Johnson’s first book of poetry, The Heart of a Woman, and Other Poems, touched on nature, love, sorrow, loneliness, and difficulties experienced by women in a time of white and masculine supremacy. At the time of their publication in 1918, some critics found these poems safely sentimental, but in later years reviewers noted hints of quiet sedition and feminist discontent in Johnson’s work. Complaints that she had not directly dealt with racial matters led her to publish a second volume, Bronze: A Book of Verse, in which she examined interracial relationships and the problems of raising children in a racist society.
Her plays also dealt with racial issues, containing plots that were so realistic and unsettling that she had difficulty getting them published or produced. The Federal Theater Project’s selection committee rejected five of her submissions, maintaining her plays about rape, slaves seeking freedom, and a mother strangling her newborn son to spare him any future threats of lynching were too politically charged. However, her play Blue Blood, about the rape of black women by white men in the South after the Civil War, eventually was produced in 1927. The play earned her an honorable mention in a competition sponsored by Opportunity magazine. Her next play, Plumes, was produced in 1928 and won first prize in the magazine’s contest.

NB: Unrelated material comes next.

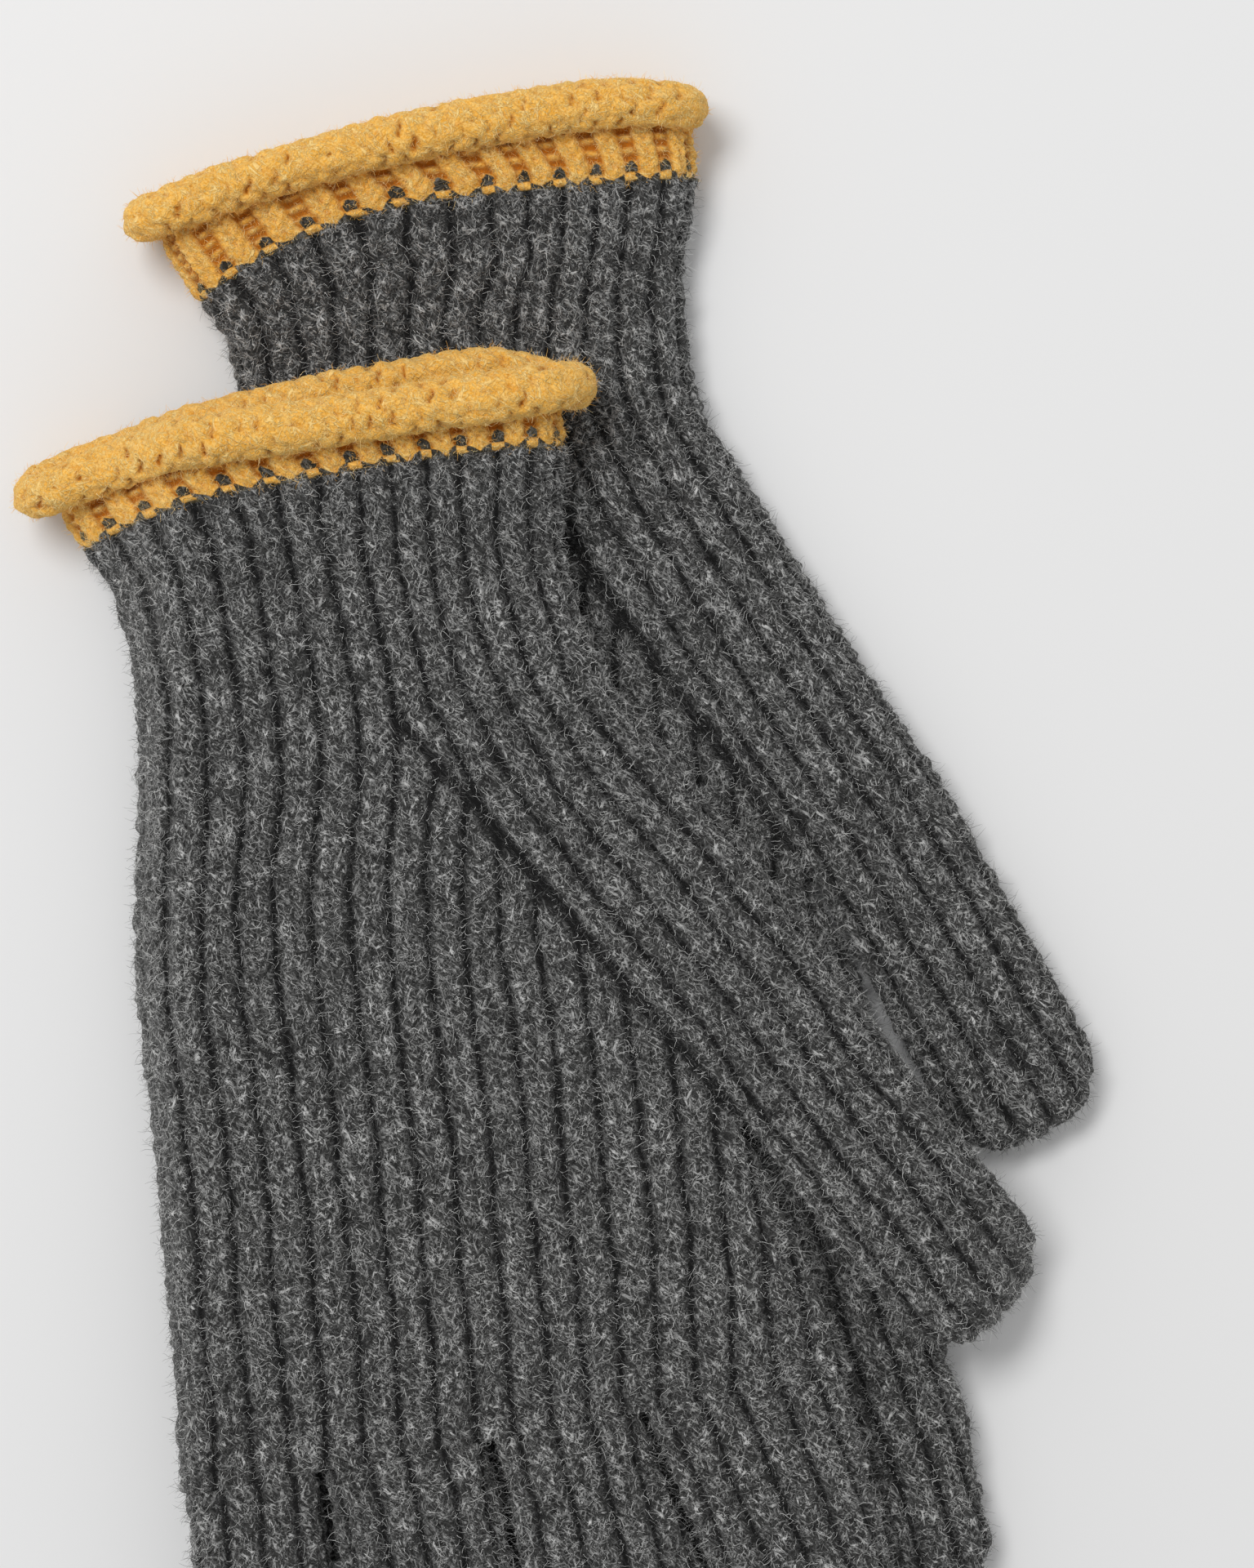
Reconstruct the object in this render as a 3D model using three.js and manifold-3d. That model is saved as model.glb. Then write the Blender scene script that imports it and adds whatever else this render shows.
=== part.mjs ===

Johnson was an instrumental figure in the Harlem Renaissance, reflecting the fact that the literary movement was not limited to New York City. She established a salon at her Washington, D.C., home where writers, artists, and intellectuals, including Langston Hughes, Jean Toomer, Alain Locke, Countee Cullen, and Zora Neale Hurston, gathered on Saturday nights to discuss their works and issues of the day and enjoy lavish refreshments. For forty years, these gatherings, called Saturday Nighters, were an important feature of the Washington cultural scene.
From 1926 to 1932, Johnson wrote a weekly column, “Homely Philosophy,” that was published in newspapers across the country. During World War II, she read her works on radio broadcasts. Much of her poetry was either unpublished or was written under the pseudonyms Paul Tremaine or John Temple. Upon her death on May 14, 1966, much of her work was destroyed by workers and possibly family members.